The turn is coming up, do you get a warning? No. A beep
or something? No. The program does not talk or warble or
beep or anything. There is not even a color-change warning
to let you know that you must take an action!
Ah. My friend tells me that the new version talks. He
was not very positive about what it said.
This falls into the same stupid category as the invisible cursor. You can tell the program to screen-center the circle and therefore have a good idea where it is since you start looking at the center of the frame. But then when GPS gets lost (as it frequently does) the circle turns a little more pale. Make sure to not drive off the cliff trying to figure out where you are.
Note that there is nothing in my comments would be difficult to
correct -- except add voice. All of this abomination could have
been eliminated with a little forethought.

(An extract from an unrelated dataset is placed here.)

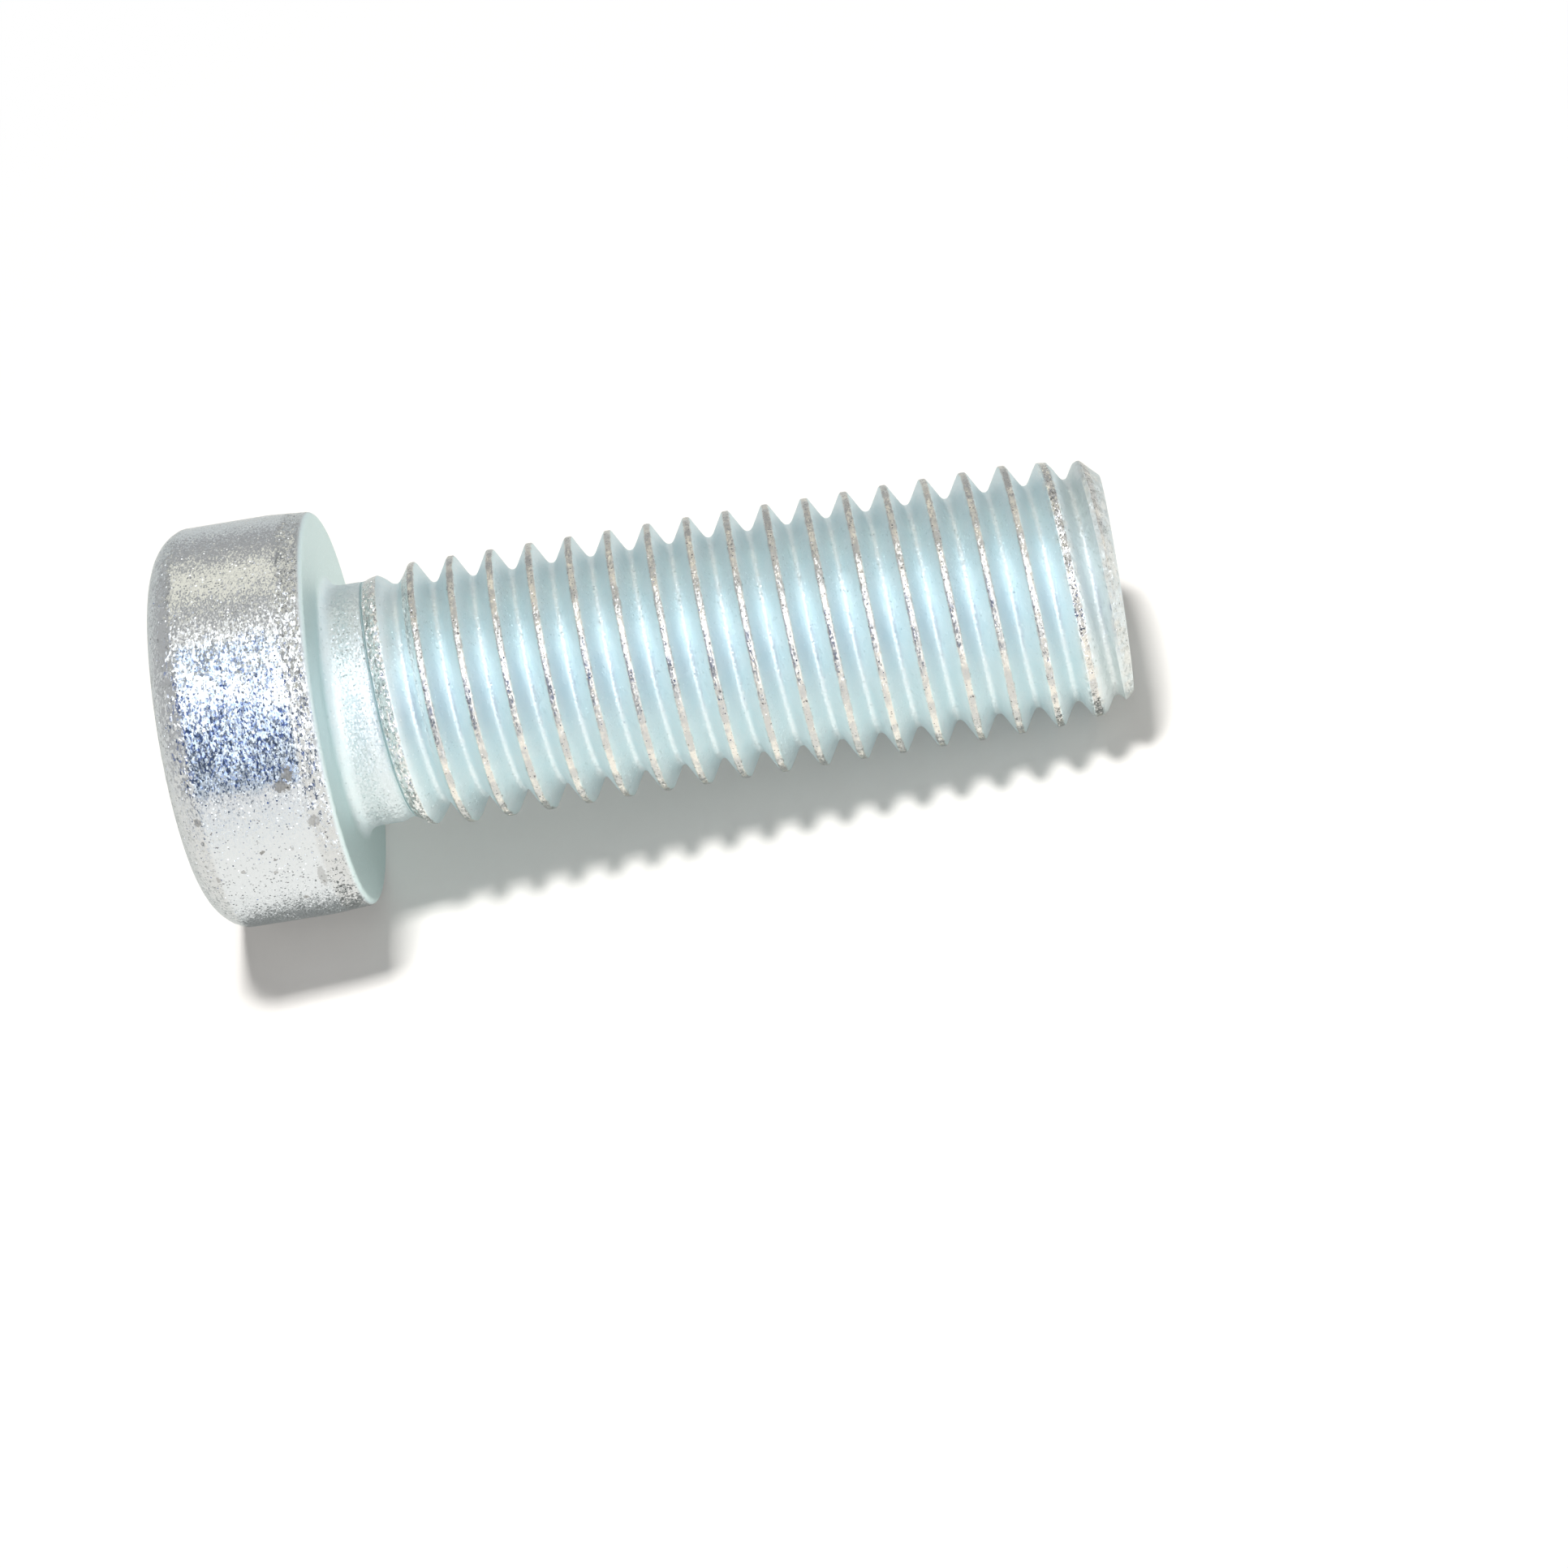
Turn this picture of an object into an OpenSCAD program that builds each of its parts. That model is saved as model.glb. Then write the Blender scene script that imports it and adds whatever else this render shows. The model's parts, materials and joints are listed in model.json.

I like Microsoft, I really do. I think Bill Gates should get more
credit for what he has done for the computer users of the world.
He just missed the boat when it came to this program. That
someone likes it this way is obvious: no serious changes have been made
in 5 years.
I have seen the box. They sent me their email. They make
some great claims. My friends have the same complaints that I do
-- and I did not prompt them. Missing freeway exits is
still a problem. The little scale thing on the bottom is not the
same as having the map rescale as you approach the exit so that you can
see your local environment. The inability to program the cursor
is an act of violence against the customer. The getting lost due
to a poor sensor is an unnecessary aggravation beyond
words. I have not checked to see if they have figured out that
there is no highway 40 going south from San Luis to El Golfo.
I guess Microsoft thinks that selling me a new version every year
with a new (expensive) sensor makes up for not issuing incremental
program updates. I guess if there is no way to hack the program,
Microsoft sees no need for maintenance.